Onkel Dagoberts Memoiren? Ein neuer Comic von Don Rosa? https://comic-denkblase.de/don-rosa-library-i-still-get-chills Nein, natürlich nicht. Der Biograf des knausrigen Fantastilliardärs hat nicht erneut zum Stift gegriffen. Es ist der Finne Kari Korhonen, den Kenner schon lange auf dem Zettel haben, wenn es um gute, spannende und lustige Geschichten aus Entenhausen geht. Jetzt also sind es die Erinnerungen von Onkel Dagobert, die gebündelt auf den Tisch kommen. Diese sind zwischen 2017 und 2021 zuerst im finnischen Magazin Aku Ankka erschienen. Zwölf Geschichten aus aller Welt – vom Klondike, aus Ägypten, aus den schottischen Highlands oder natürlich auch aus Entenhausen. Zusätzlich ist mit Der Ehrenfinne eine deutsche Erstveröffentlichung vertreten.

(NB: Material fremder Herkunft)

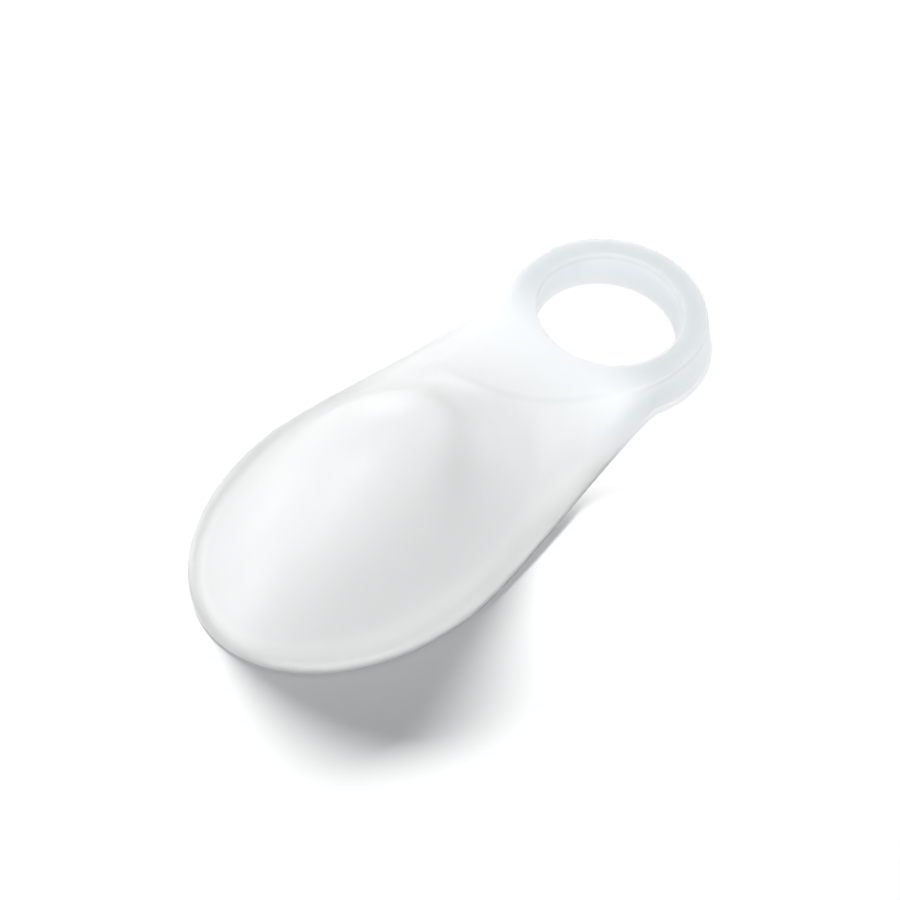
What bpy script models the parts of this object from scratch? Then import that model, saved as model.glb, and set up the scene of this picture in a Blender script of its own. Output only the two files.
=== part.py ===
# Foot protector moulded in one piece of soft clear silicone.
# A hollow domed pad covers the side joint of the foot, and a loop at its end goes round the big toe.
# Metres, +Z up. The pad rests on its rim, the loop lies at +X and the tail of the pad at -X.

import math

import bmesh
import bpy

# Driving dimensions

loop_bore = 0.0225  # diameter of the hole for the toe
loop_band = 0.0039  # width of the band's flat top
loop_height = 0.0068
side_lean = 0.0018  # how far the side of the loop leans out between its top and its foot

neck_turn = 109.5  # degrees of the loop's circle on each side, from its far end to the neck
neck_pull = 0.0035  # how long the outline keeps the circle's direction as it leaves it

pad_reach = 0.0790  # from the middle of the hole to the tip of the tail
pad_middle = 0.0499  # from the middle of the hole to the widest place
pad_width = 0.0426
pad_pull = 0.0084  # how long the outline stays parallel to the axis before the widest place

dome_height = 0.0195
dome_top = 0.0480  # from the middle of the hole to the highest place
dome_front = 0.0180  # from the middle of the hole to where the dome starts to rise
dome_bulge = 2.3  # above 2 gives a broader top
dome_side_power = 1.9  # above 1 gives the dome's sides a spreading foot
dome_tail_power = 0.85
dome_front_power = 2.2
dome_front_shape = 1.8  # below 2 narrows the dome towards the loop

land_reach = 0.0206  # from the middle of the hole to the front of the flat land round it
land_crease = 0.0010  # softness of the crease round the land
flank_hollow = 1.6  # 1 gives a straight flank below the land, above 1 a hollow one
flank_full = 0.0080  # breadth of the flank from which it is fully hollow

rim_height = 0.0012  # height of the pad's thin outer edge
rim_foot = 0.0017  # width of the flat face that the pad stands on
shell_wall = 0.0026  # thickness of the domed shell, measured upright
cup_start = 0.0180  # from the middle of the hole to the front wall of the hollow
cup_spread = 0.0260  # how far the curve of that front wall would reach to the sides
cup_side = 0.0030  # distance over which the walls of the hollow rise to its roof

bore_rounding = 0.0006
edge_rounding = 0.0008
loop_corner = 0.0001  # what is left of the edge's rounding where the loop's plain wall takes its place
foot_rounding = 0.0003

# Mesh density

sections_on_loop = 18
sections_on_neck = 16
sections_on_tail = 15
land_steps = 4
crease_steps = 3
pad_steps = 19
least_squareness = 0.28  # keeps the slanted sections of the neck inside the outline
wall_steps = 3
roof_steps = 9
rounding_steps = 2

bore_radius = loop_bore / 2
loop_top_radius = bore_radius + loop_band
loop_foot_radius = loop_top_radius + side_lean
half_width = pad_width / 2
lean = side_lean / loop_height
rim_inset = edge_rounding + lean * rim_height
body_length = pad_reach + loop_foot_radius
loop_place = body_length / 2 - loop_foot_radius


def clear_scene():
    for obj in list(bpy.data.objects):
        bpy.data.objects.remove(obj, do_unlink=True)


def ease(t):
    t = min(max(t, 0.0), 1.0)
    return t * t * (3 - 2 * t)


# The smaller of two heights, rounded off where they cross
def soft_min(a, b, reach):
    share = max(reach - abs(a - b), 0.0) / reach
    return min(a, b) - share * share * reach / 4


# Outline of the foot of the side wall, on the +Y side, from the loop's far end to the tip of the tail

def loop_outline(turn):
    return loop_foot_radius * math.cos(turn), loop_foot_radius * math.sin(turn)


def neck_outline(u):
    turn = math.radians(neck_turn)
    x0, y0 = loop_outline(turn)
    x1, y1 = x0 - neck_pull * math.sin(turn), y0 + neck_pull * math.cos(turn)
    x2, y2 = -pad_middle + pad_pull, half_width
    x3, y3 = -pad_middle, half_width
    a, b, c, d = (1 - u) ** 3, 3 * u * (1 - u) ** 2, 3 * u * u * (1 - u), u ** 3
    return a * x0 + b * x1 + c * x2 + d * x3, a * y0 + b * y1 + c * y2 + d * y3


def tail_outline(turn):
    return -pad_middle - (pad_reach - pad_middle) * math.sin(turn), half_width * math.cos(turn)


def outline_points():
    points = [loop_outline(math.radians(neck_turn) * i / sections_on_loop) for i in range(sections_on_loop)]
    points += [neck_outline((i / sections_on_neck) ** 1.3) for i in range(sections_on_neck)]
    points += [tail_outline(math.pi / 2 * i / sections_on_tail) for i in range(sections_on_tail)]
    return points + [(-pad_reach, 0.0)]


# Height of the dome above the rim, with egg-shaped contours round its top
def dome(x, y):
    behind = x < -dome_top
    reach = pad_reach - rim_inset - dome_top if behind else dome_top - dome_front
    along = (abs(x + dome_top) / reach) ** (2.0 if behind else dome_front_shape)
    spread = along + (y / (half_width - rim_inset)) ** 2
    if spread >= 1:
        return 0.0
    power = dome_side_power
    if spread > 0:
        end_power = dome_tail_power if behind else dome_front_power
        power += (end_power - power) * along / spread
    return (dome_height - rim_height) * (1 - spread ** (dome_bulge / 2)) ** power


# One closed section, along a straight line from the wall of the hole to the outline

def crossing(start, end, reach, half):
    low, high = 0.0, 1.0
    for _ in range(40):
        middle = (low + high) / 2
        x = start[0] + (end[0] - start[0]) * middle
        y = start[1] + (end[1] - start[1]) * middle
        if math.hypot(x / (reach if x < 0 else half), y / half) < 1:
            low = middle
        else:
            high = middle
    return low


def steps(start, end, count):
    return [start + (end - start) * i / count for i in range(count)]


def wall_rise(distance):
    share = min(max(distance / cup_side, 0.0), 1.0)
    return 1 - (1 - share) ** 2


def section(start, end, squareness):
    length = math.hypot(end[0] - start[0], end[1] - start[1])
    direction = ((end[0] - start[0]) / length, (end[1] - start[1]) / length)
    land = crossing(start, end, land_reach, loop_top_radius) * length
    breadth = (length - land) * squareness - side_lean
    corner = max(edge_rounding * ease(breadth / flank_full), loop_corner)
    edge = length - (corner + lean * rim_height) / squareness

    def place(s):
        return start[0] + direction[0] * s, start[1] + direction[1] * s

    # The land is level, its flank falls to the rim, and the dome swells out of the flank
    hollowness = 1 + (flank_hollow - 1) * ease(breadth / flank_full)

    def top(s):
        share = min((s - land) / (edge - land), 1.0)
        fall = (loop_height - rim_height) * (1 - abs(1 - share) ** hollowness)
        flank = soft_min(loop_height, loop_height - fall, land_crease) - rim_height
        swell = dome(*place(s))
        flank *= 1 - swell / (dome_height - rim_height)
        return rim_height + math.hypot(max(flank, 0.0), swell)

    foot = length - rim_foot / squareness
    hollow = crossing(start, end, cup_start, cup_spread) * length

    def roof(s):
        walls = wall_rise(s - hollow) * wall_rise((foot - s) * squareness)
        return max(top(s) - shell_wall, 0.0) * walls

    crease = min(land_crease, (edge - land) * 0.2)
    runs = steps(bore_rounding, land - crease, land_steps)
    runs += steps(land - crease, land + crease, crease_steps)
    runs += [land + crease + (edge - land - crease) * (1 - (1 - i / pad_steps) ** 1.2) for i in range(pad_steps)]
    points = [(*place(s), top(s)) for s in runs]
    for i in range(rounding_steps + 1):
        turn = math.pi / 2 * i / rounding_steps
        z = rim_height - corner * (1 - math.cos(turn))
        s = length - (corner * (1 - math.sin(turn)) + lean * z) / squareness
        points.append((*place(s), z))
    points.append((*place(length), foot_rounding))
    points.append((*place(length - foot_rounding), 0.0))
    front = min(hollow, bore_rounding + (foot - bore_rounding) * 0.8)
    side = min(cup_side / squareness, (foot - front) * 0.35)
    runs = steps(foot, foot - side, wall_steps) + steps(foot - side, front + side, roof_steps)
    runs += steps(front + side, front, wall_steps) + [front]
    points += [(*place(s), roof(s)) for s in runs]
    points.append((*place(foot_rounding), 0.0))
    points.append((*place(0.0), foot_rounding))
    for i in range(rounding_steps):
        turn = math.pi / 2 * i / rounding_steps
        z = loop_height - bore_rounding * (1 - math.sin(turn))
        points.append((*place(bore_rounding * (1 - math.cos(turn))), z))
    return points


# Where each section starts on the wall of the hole, and how squarely it meets the outline

def bore_point(index, count):
    turn = math.radians(neck_turn)
    if index <= sections_on_loop:
        angle = turn * index / sections_on_loop
    else:
        angle = turn + (math.pi - turn) * (index - sections_on_loop) / (count - 1 - sections_on_loop)
    return bore_radius * math.cos(angle), bore_radius * math.sin(angle)


def squareness_at(points, index, start):
    before = points[max(index - 1, 0)]
    after = points[min(index + 1, len(points) - 1)]
    if index in (0, len(points) - 1):
        return 1.0
    tangent = (after[0] - before[0], after[1] - before[1])
    line = (points[index][0] - start[0], points[index][1] - start[1])
    cross = abs(tangent[0] * line[1] - tangent[1] * line[0])
    return max(cross / (math.hypot(*tangent) * math.hypot(*line)), least_squareness)


def all_sections():
    outline = outline_points()
    result = []
    for index, end in enumerate(outline):
        start = bore_point(index, len(outline))
        result.append(section(start, end, squareness_at(outline, index, start)))
    return result


def half_body_mesh():
    sections = all_sections()
    body = bmesh.new()
    rings = []
    for index, points in enumerate(sections):
        on_axis = index in (0, len(sections) - 1)
        rings.append([body.verts.new((x, 0.0 if on_axis else y, z)) for x, y, z in points])
    for ring, following in zip(rings, rings[1:]):
        count = len(ring)
        for i in range(count):
            j = (i + 1) % count
            body.faces.new((ring[i], ring[j], following[j], following[i]))
    bmesh.ops.recalc_face_normals(body, faces=body.faces)
    mesh = bpy.data.meshes.new("foot_protector")
    body.to_mesh(mesh)
    body.free()
    return mesh


def silicone():
    material = bpy.data.materials.new("clear_silicone")
    material.use_nodes = True
    shader = material.node_tree.nodes["Principled BSDF"]
    shader.inputs["Base Color"].default_value = (0.86, 0.89, 0.90, 1.0)
    shader.inputs["Roughness"].default_value = 0.42
    shader.inputs["Metallic"].default_value = 0.0
    shader.inputs["Subsurface Weight"].default_value = 0.6
    shader.inputs["Subsurface Radius"].default_value = (0.006, 0.006, 0.006)
    return material


def build_foot_protector():
    mesh = half_body_mesh()
    mesh.materials.append(silicone())
    mesh.shade_smooth()
    mesh.set_sharp_from_angle(angle=math.radians(40))
    body = bpy.data.objects.new("foot_protector", mesh)
    bpy.context.scene.collection.objects.link(body)
    mirror = body.modifiers.new("other_side", "MIRROR")
    mirror.use_axis = (False, True, False)
    mirror.use_clip = True
    mirror.merge_threshold = 0.00005
    body.location.x = loop_place
    return body


clear_scene()
build_foot_protector()
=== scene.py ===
# Foot protector moulded in one piece of soft clear silicone: a hollow domed pad, a neck and a toe loop.
import math

import bmesh
import bpy
from mathutils import Matrix, Vector


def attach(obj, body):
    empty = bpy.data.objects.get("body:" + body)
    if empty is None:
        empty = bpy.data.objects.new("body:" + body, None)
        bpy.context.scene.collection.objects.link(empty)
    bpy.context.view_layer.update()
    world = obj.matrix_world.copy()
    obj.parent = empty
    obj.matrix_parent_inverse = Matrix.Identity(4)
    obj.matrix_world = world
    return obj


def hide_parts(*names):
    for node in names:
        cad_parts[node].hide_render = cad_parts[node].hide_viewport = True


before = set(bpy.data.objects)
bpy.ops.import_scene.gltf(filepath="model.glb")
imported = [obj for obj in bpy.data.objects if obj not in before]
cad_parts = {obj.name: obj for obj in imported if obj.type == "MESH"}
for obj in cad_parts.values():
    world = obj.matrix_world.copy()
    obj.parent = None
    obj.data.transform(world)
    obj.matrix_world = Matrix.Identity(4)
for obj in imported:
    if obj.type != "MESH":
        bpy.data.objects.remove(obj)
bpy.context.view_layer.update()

print("frame loaded")


# The moulding's shape, all sizes in metres.
# Places along the pad are measured from the middle of the toe hole, towards the tail.
shape = {
    "loopBore": 0.0225,
    "loopBand": 0.0039,  # width of the loop's flat top
    "loopHeight": 0.0068,
    "sideLean": 0.0018,  # how far the loop's side leans out between its top and its foot
    "neckTurn": 109.5,  # degrees of the loop's circle on each side, from its far end to the neck
    "neckPull": 0.0035,
    "padReach": 0.0790,
    "padMiddle": 0.0499,
    "padWidth": 0.0426,
    "padPull": 0.0084,
    "domeHeight": 0.01948,  # just under the solid's, so that the mesh stays inside its box
    "domeTop": 0.0480,
    "domeFront": 0.0180,  # where the dome starts to rise
    "domeBulge": 2.3,  # above 2 gives a broader top
    "domeSidePower": 1.9,  # above 1 gives the dome's sides a spreading foot
    "domeTailPower": 0.85,
    "domeFrontPower": 2.2,
    "domeFrontShape": 1.8,  # below 2 narrows the dome towards the loop
    "landReach": 0.0206,  # to the front of the flat land round the hole
    "landCrease": 0.0010,
    "creaseShare": 0.2,  # the most of a flank that the soft crease at its top may take
    "flankHollow": 1.6,  # above 1 gives a hollow flank below the land
    "flankFull": 0.0080,
    "rimHeight": 0.0012,
    "rimFoot": 0.0017,
    "shellWall": 0.0026,
    "cupStart": 0.0180,  # to the front wall of the hollow under the pad
    "cupSpread": 0.0260,
    "cupSide": 0.0030,
    "cupFrontShare": 0.8,  # the most of a section that stays solid in front of the hollow
    "cupSideShare": 0.35,  # the most of the hollow that each of its walls takes
    "boreRounding": 0.0006,
    "edgeRounding": 0.0008,
    "loopCorner": 0.0001,
    "footRounding": 0.0003,
    "edgeProbe": 0.0004,  # how far from the edge its steepness is taken
    "edgeSteep": 1.6,  # slope above which the edge is nearly straight
}

# How finely each stretch of the mesh is divided
fineness = {
    "loop": 54,
    "neck": 60,
    "tail": 60,
    "land": 12,
    "crease": 10,
    "pad": 72,
    "wall": 8,
    "roof": 34,
    "rounding": 6,
    "neckCrowding": 1.3,  # above 1 sets the sections closer together next to the loop
    "padCrowding": 1.2,
    "leastSquareness": 0.28,
    "merge": 0.00001,  # points closer than this become one
    "sharpAngle": 40,  # degrees between two faces above which their edge stays crisp
}

boreRadius = shape["loopBore"] / 2
loopTopRadius = boreRadius + shape["loopBand"]
loopFootRadius = loopTopRadius + shape["sideLean"]
halfWidth = shape["padWidth"] / 2
lean = shape["sideLean"] / shape["loopHeight"]
rimInset = shape["edgeRounding"] + lean * shape["rimHeight"]
loopPlace = (shape["padReach"] - loopFootRadius) / 2  # the hole's middle, in the frame of the whole part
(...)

„Die Ereignisse aus den Tagebüchern kann man, so man will, innerhalb der Rosa’schen Chronologie ansiedeln, doch sie sind mein bescheidener Versuch, die Legende von der kleinen Ente noch weiter auszuschmücken“, schreibt Korhonen im Vorwort. Ergänzt werden die Geschichten durch Scribbles und Aufrisse und ein paar Anmerkungen des Zeichners. Eine sehr schöne Zusammenstellung, die sicher nicht nur an Weihnachten zum Schmökern einlädt.

Onkel Dagoberts Memoiren. Egmont Comic Collection. HC, Farbe, 128 Seiten. 29,-€

Und hier findet Ihr die Verlage:

https://www.carlsen.de/comics

https://www.splitter-verlag.de/

https://www.suhrkamp.de

https://reprodukt.com/

https://www.knesebeck-verlag.de/

https://www.egmont-shop.de/

Ein Kommentar

  1. Vielen Dank für die tolle Auswahl. „Von Mäusen und Menschen“ muss ich mich kaufen. Ich glaube, das ist was für die weißen Baumwollhandschuhe – in Ruhe und bewusst durchblättern.

    Ich bin ja sozusagen Neueinsteiger in die Materie. Mein erster Comic war Spirou von Flix. Ich sah das halt auf FB und dachte mir, kaufst das halt. Ich kaufe immer wieder von Zeichnern und Karikaturisten, Bücher und anderes.

    Dann kam sein Humboldtier, das ich auch kaufte. Zugleich kamen ein paar Infos über Besprechungen und erst da raffte ich, es gibt eine große Community über Comic.

    Hab dann gleich das eine oder andere gekauft.

    Zu Weihnachten habe ich mir
    Der Speichermann
    Der Schimmelreiter
    Scrooge
    und ein Band „Alter Knacker“ gegönnt.